Whiny is the hardest to take. She is always asking me to get her something in the drive thru.

Sorta Sporta

At the risk of being cornered in the frozen food aisle and clubbed with frosty jalepeno poppers, I’m just going to say it…baseball is not a sport.

Saying this during the World Series with the home team in the game is ill-advised, and some might say provocative, but I have thought this through and constructed a completely logical argument.

In fact, this is the sustaining discussion of my marriage. Eric and I have had this on-going philosophical debate for over 15 years. I really think it is the glue that keeps us together. Eat that, Hallmark.

So over the years, we have devised an elaborate rubric about what is and is not a sport. Eric’s rules are somewhat draconian, but form the basis of our evaluation system.

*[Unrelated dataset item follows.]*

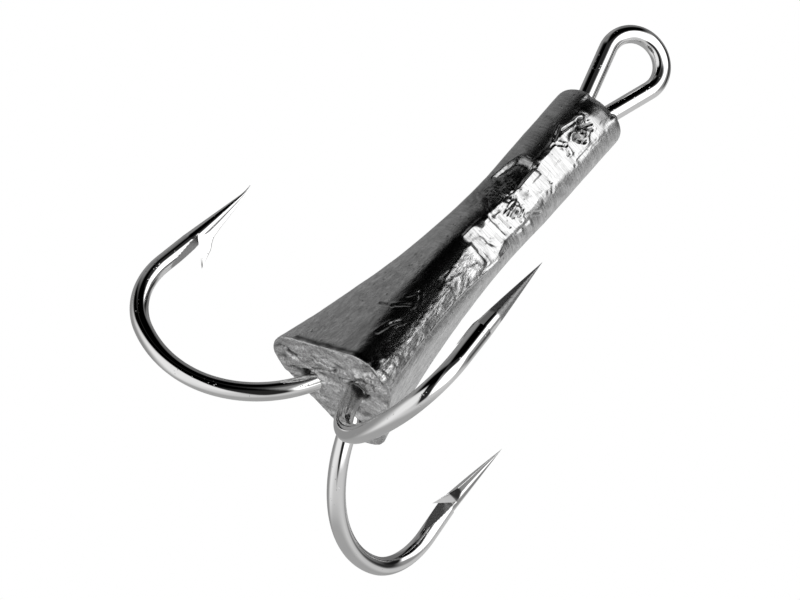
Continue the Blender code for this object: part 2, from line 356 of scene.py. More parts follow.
def lead_material():
    """Grey cast lead: bright where it was rubbed or beaten, brushed round, rough in places, with painted
    shade darkening its pits, grooves, lower edge and hollows.
    """
    made, tree = new_material("cast_lead")
    point = object_point(tree)
    worn, rough_cast, painted_shade, tarnish_and_shade = (
        node(tree, "Attribute", output="Fac", attribute_name=name) for name in LEAD_SURFACES)
    height_z = node(tree, "SeparateXYZ", {"Vector": point}, output="Z")
    upper = remap(tree, height_z, *BRUSHED_FROM_TO)
    brushed = object_point(tree, scale=(0.25, 0.25, 2.6), rotation=(0.10, 0.06, 0.0))
    drawn = object_point(tree, scale=(2.4, 2.4, 0.5), rotation=(0.30, -0.25, 0.0))
    mottle = noise_node(tree, point, 1.1, detail=6.0, roughness=0.65)
    round_hair = noise_node(tree, brushed, 1.7, detail=6.0, roughness=0.75, distortion=0.5)
    long_hair = noise_node(tree, drawn, 1.5, detail=6.0, roughness=0.75, distortion=0.7)
    hair = mix_values(tree, upper, long_hair, round_hair)
    grain = noise_node(tree, point, 3.2, detail=5.0, roughness=0.75)
    flow = noise_node(tree, drawn, 0.8, detail=6.0, roughness=0.7, distortion=1.6)
    pit_cells = node(tree, "TexVoronoi", {"Vector": point, "Scale": 1.1, "Randomness": 1.0})
    shaded_pit = remap(tree, pit_cells, 0.06, 0.15, 1.0, 0.0)
    dull = mix_colours(tree, remap(tree, mottle, 0.35, 0.65), grey(0.66), grey(0.92))
    streak = remap(tree, hair, 0.40, 0.64)
    dull = mix_colours(tree, times(tree, streak, 0.62), dull, grey(0.34))
    bright = mix_colours(tree, remap(tree, hair, 0.38, 0.64), grey(0.78), grey(0.44))
    colour = mix_colours(tree, worn, dull, bright)
    # painted shade: the pits are darkened towards near black
    colour = mix_colours(tree, times(tree, shaded_pit, 0.6), colour, grey(0.12))
    cast_share = times_plus(tree, grain, 0.35, times(tree, flow, 0.65))
    cast = mix_colours(tree, remap(tree, cast_share, 0.42, 0.55), grey(0.12), grey(0.97))
    colour = mix_colours(tree, times(tree, rough_cast, 0.7), colour, cast)
    # tarnish, and painted shade on the leaning top of the strip
    colour = mix_colours(tree, tarnish_and_shade, colour, grey(0.22))
    # painted shade: near black in the grooves, along the lower edge of the side and in the hollows of the
    # base
    colour = mix_colours(tree, times(tree, painted_shade, 0.9), colour, grey(0.02))
    roughness = mix_values(tree, worn, remap(tree, mottle, 0.3, 0.7, 0.14, 0.24), 0.15)
    roughness = times_plus(tree, streak, 0.07, roughness)
    roughness = mix_values(tree, rough_cast, roughness, 0.17)
    height = times_plus(tree, hair, 1.5, times(tree, mottle, 1.6))
    height = times_plus(tree, shaded_pit, -0.9, height)
    height = mix_values(tree, rough_cast, height, times_plus(tree, cast_share, 3.6, height))
    height = times(tree, height, remap(tree, worn, 0.0, 1.0, 1.0, 0.4))
    finish_metal(tree, colour, roughness, height, strength=0.6, depth=0.05)
    return made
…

Eric postulates that a sport has to have 2 opposing teams or individuals, struggling against each other for counter purposes, which have to be scored objectively. So, that rules out any individual activity where there is judging, such as gymnastics or diving. Those are exhibitions. It rules out anything where you don’t have an opponent other than yourself, like golf. That is a pastime. And anything where you are racing against a clock trying to better your own time, like downhill skiing, is a competition. Why? Because you can do better than everyone else that day and still suck in general. Basically, his rule includes soccer, which I agree, is the holy of holies.

It’s a pretty good rule, but it still leaves room for things I think are stupid, and that cannot stand. So, I have amended the rule to include a physical requirement for a sport. You have to be acting under your own power. Nascar is out. Firstly because it’s stupid and secondly because the car does all the work. Now I know some will say that Nascar takes amazing strength and agility. Maybe, but if simply resisting G forces is the basis for sporting, then my last bout with the stomach flu qualifies me as some mega athlete. So, Nascar is out.

Secondly, some physical exertion is required. This is where baseball falls down. You cannot be an elite athlete at the top of your game and be tubby with a face full of chaw. Sorry, but baseball is a pastime and a boring one at that. If there were a lions chasing the runners and a pit of hot coals under the pitcher, I would be willing to reconsider. But as such, baseball is hereby denied sport status.

Lastly, there is a clause around being generally annoying. This clause doesn’t render an activity completely sport-less but it does demote some to sub-sport status. Can’t stand the squeak of basketball shoes on the courts, but I also can’t deny those people are athletes, even though most of their ability comes from a genetic accident of freakish height. And any American football teams wearing silly throw-back outfits is temporarily suspended from sport hood.

So with that settled, Go RANGERS (and I do mean the Scottish Premier League Soccer Team).

Gym-tastic

When I mention to anyone of my generation that I was a gymnast in my youth, I see their eyes glisten with stars and stripes. Mary Lou immediately comes to mind, and I immediately skyrocket in their estimation. Slightly below Jesus, Mary Lou is.  What they can’t fathom is that I was a particularly bad gymnast.  After all, how could anyone who spends 10 or so years devoted to something not be dazzling or at least smart enough to quit?  They apparently don’t know me very well. I should like to say that I “dabbled” in gymnastics. That would accurately reflect the results, but it sounds too whimsical and carefree. Instead I met gymnastics head-on, quite literally. There wasn’t an apparatus that I didn’t fall off with amazing consistency. And it’s not like you want to “just miss” the bar, beam or vault.  You want to hurl yourself completely clear of that bastard. So, I concentrated most of my time on the floor–harder to fall off, but turns out your head serves effectively in interrupting momentum. So does your coach. I still feel badly for kicking him in the jaw on that convulsive back flip.  Brings new meaning to “stick the landing.” So, while there are no tri-color ribbons or trophies cluttering up my garage, I do have shot ankles and some short term memory loss.  So, I’ve got that going for me.